Completing the Registration Skeleton Code
As mentioned previously, the registration library is created from source code in jni/src/reg. The directory contains a Makefile to compile the package and the package specific file: SoftmaxUdoPackageRegLib.cpp which contains the function symbols that get resolved by the Qualcomm® Neural Processing SDK UDO API when the library is opened. The registration library file contains API calls that provide the Qualcomm® Neural Processing SDK UDO API with information about the nature of the operations in the model, as well as the implementation libraries they belong to.
Completing the Implementation Skeleton Code
The implementation library is created per core-type, from source code that lives under the core-type specific directory within jni/src. Using the CPU runtime as an example, the jni/src/CPU directory contains a Makefile to build the CPU implementation library, a package-specific source file: SoftmaxUdoPackageInterface.cpp for all operations to be contained in the library, and a per operation source file: Softmax.cpp that should contain the runtime implementation. As in the registration case, the package-specific source file should not be edited in the general case. Similarly this file contains methods that return information about the operations contained in the implementation library, and methods that act as a layer of indirection above the code that is ultimately executed in the per operation file. In the CPU case, the three methods in Softmax.cpp namely: finalize, execute, and free are the user’s responsibility to edit. Note these methods create the operation, execute its implementation, and free the operation respectively. As such, these are completely determined by the user. A sample generated version of the implementation library is included below:
Qnn_ErrorHandle_t execute(CustomOp* operation) {
/**
* Add code here
**/
return QNN_SUCCESS;
}
Qnn_ErrorHandle_t finalize(const CustomOp* operation) {
QNN_CUSTOM_BE_ENSURE_EQ(operation->numInput(), 1, QNN_OP_PACKAGE_ERROR_VALIDATION_FAILURE)
QNN_CUSTOM_BE_ENSURE_EQ(operation->numOutput(), 1, QNN_OP_PACKAGE_ERROR_VALIDATION_FAILURE)
/**
* Add code here
**/
return QNN_SUCCESS;
}
Qnn_ErrorHandle_t free(CustomOp& operation) {
/**
* Add code here
**/
return QNN_SUCCESS;
}
To have good performance and stability, it is required to
avoid heap memory allocation in the completed op execution
functions, that is, <op_name>Impl,
<op_name>_executeOp, <op_name>Operation and
execute functions for DSP V68 and later, DSP V66 / V65,
GPU, and CPU respectively which are executed during graph
execution. The heap memory allocation includes but not
limited to calling malloc, operator new,
constructing STL container objects like std::vector
with default allocator, and adding items like calling
std::vector::push_back to STL container objects
with default allocator.
The reason to avoid heap memory allocation is because the time to finish heap memory allocation is unbounded and may have huge variance. Especially for DSP and HTP, the heap memory allocation can trigger CPU request in some cases and significantly impact the inference speed. Also, the heap memory allocation can fail and return null pointers or throw exceptions. In such case, there is usually no good way to continue the execution. In applications with strict functional safety requirements, heap memory allocation after initialization is not even permitted.

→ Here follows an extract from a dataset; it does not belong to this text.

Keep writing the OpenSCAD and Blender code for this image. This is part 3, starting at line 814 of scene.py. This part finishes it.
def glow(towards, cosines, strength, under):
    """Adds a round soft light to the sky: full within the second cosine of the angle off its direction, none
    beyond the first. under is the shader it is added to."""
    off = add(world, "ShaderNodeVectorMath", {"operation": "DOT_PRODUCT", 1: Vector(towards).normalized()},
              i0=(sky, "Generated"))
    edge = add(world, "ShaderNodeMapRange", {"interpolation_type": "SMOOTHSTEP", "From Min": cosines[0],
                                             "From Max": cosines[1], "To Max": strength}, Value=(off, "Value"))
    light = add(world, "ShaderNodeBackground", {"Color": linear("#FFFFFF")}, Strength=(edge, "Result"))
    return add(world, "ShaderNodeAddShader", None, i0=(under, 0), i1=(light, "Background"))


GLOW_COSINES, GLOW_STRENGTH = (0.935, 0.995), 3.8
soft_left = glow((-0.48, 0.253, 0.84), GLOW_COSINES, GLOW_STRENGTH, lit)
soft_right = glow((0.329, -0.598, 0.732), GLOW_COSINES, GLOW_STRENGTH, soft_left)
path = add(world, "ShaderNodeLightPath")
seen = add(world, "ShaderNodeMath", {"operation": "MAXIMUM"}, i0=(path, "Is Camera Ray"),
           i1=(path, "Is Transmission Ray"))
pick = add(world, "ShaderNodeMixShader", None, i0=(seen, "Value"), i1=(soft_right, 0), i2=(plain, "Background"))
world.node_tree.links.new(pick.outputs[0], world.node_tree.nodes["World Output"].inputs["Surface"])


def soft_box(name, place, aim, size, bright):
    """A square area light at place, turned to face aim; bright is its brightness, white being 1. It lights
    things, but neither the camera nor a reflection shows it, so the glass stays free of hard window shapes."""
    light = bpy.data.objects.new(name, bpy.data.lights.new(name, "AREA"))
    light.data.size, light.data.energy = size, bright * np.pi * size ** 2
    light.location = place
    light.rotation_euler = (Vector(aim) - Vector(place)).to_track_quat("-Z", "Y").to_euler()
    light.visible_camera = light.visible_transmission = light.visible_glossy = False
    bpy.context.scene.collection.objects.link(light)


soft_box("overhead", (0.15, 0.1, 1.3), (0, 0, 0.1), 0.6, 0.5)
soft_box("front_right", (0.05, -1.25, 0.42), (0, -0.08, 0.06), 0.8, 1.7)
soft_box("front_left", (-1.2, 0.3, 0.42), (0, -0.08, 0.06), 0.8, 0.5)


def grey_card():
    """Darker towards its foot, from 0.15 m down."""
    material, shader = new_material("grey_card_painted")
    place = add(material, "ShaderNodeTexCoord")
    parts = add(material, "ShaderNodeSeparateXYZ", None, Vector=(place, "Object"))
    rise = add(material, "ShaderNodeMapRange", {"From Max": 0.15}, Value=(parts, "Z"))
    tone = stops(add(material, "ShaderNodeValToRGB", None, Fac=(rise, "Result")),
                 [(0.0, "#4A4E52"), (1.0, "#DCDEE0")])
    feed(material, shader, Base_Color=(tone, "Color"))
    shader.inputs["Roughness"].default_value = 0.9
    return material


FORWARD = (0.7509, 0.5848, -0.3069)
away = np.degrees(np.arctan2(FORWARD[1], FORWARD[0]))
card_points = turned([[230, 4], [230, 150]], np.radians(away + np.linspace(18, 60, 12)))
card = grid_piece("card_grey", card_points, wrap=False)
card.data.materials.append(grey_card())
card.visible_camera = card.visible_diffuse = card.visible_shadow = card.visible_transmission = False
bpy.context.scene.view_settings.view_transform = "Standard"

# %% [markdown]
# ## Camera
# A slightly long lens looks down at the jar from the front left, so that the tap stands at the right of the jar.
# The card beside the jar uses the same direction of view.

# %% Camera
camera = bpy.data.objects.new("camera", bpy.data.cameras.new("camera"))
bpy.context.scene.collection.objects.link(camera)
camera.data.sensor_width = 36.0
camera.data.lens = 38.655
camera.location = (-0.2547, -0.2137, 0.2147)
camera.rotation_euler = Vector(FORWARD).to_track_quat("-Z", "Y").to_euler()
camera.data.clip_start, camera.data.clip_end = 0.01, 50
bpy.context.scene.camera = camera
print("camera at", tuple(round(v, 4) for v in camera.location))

If a working buffer is required to carry out the op computation, here are some potential alternatives:
construct std::array instead of std::vector for local variables: Unlike
std::vector,std::arrayuses stack memory. This works if the maximum memory size can be known in advance and the size is not large.use output tensor space as scratch memory: Each execution function has at least one output tensor. You can use the space of the output tensor as the scratch buffer before you fill in the real output data. Please note that the output tensor space can only be safely written in the execution function which owns the output tensor.
Notes
In the general case, the package should only require functional edits that enable proper execution. The initial un-implemented package is guaranteed to compile.
One subtle distinction is that the generated DSP V65 or DSP V66 implementation source code expects one operation per implementation library. While in the CPU, GPU, and DSP V68 or later cases, there may be an arbitrary number of operations in a library.
There are differences between the implementation source files for each runtime. In the GPU case, the execute workflow is already implemented and the user is only expected to implement the <OpName>Operation and setKernelInfo methods. In contrast to CPU and GPU, DSP uses API which does not depend on C++ helper utils discussed in the Generated Source Code section. This means that certain helper methods and constructors may not be available in the DSP case. For DSP case, the user is expected to implement softmaxImpl method.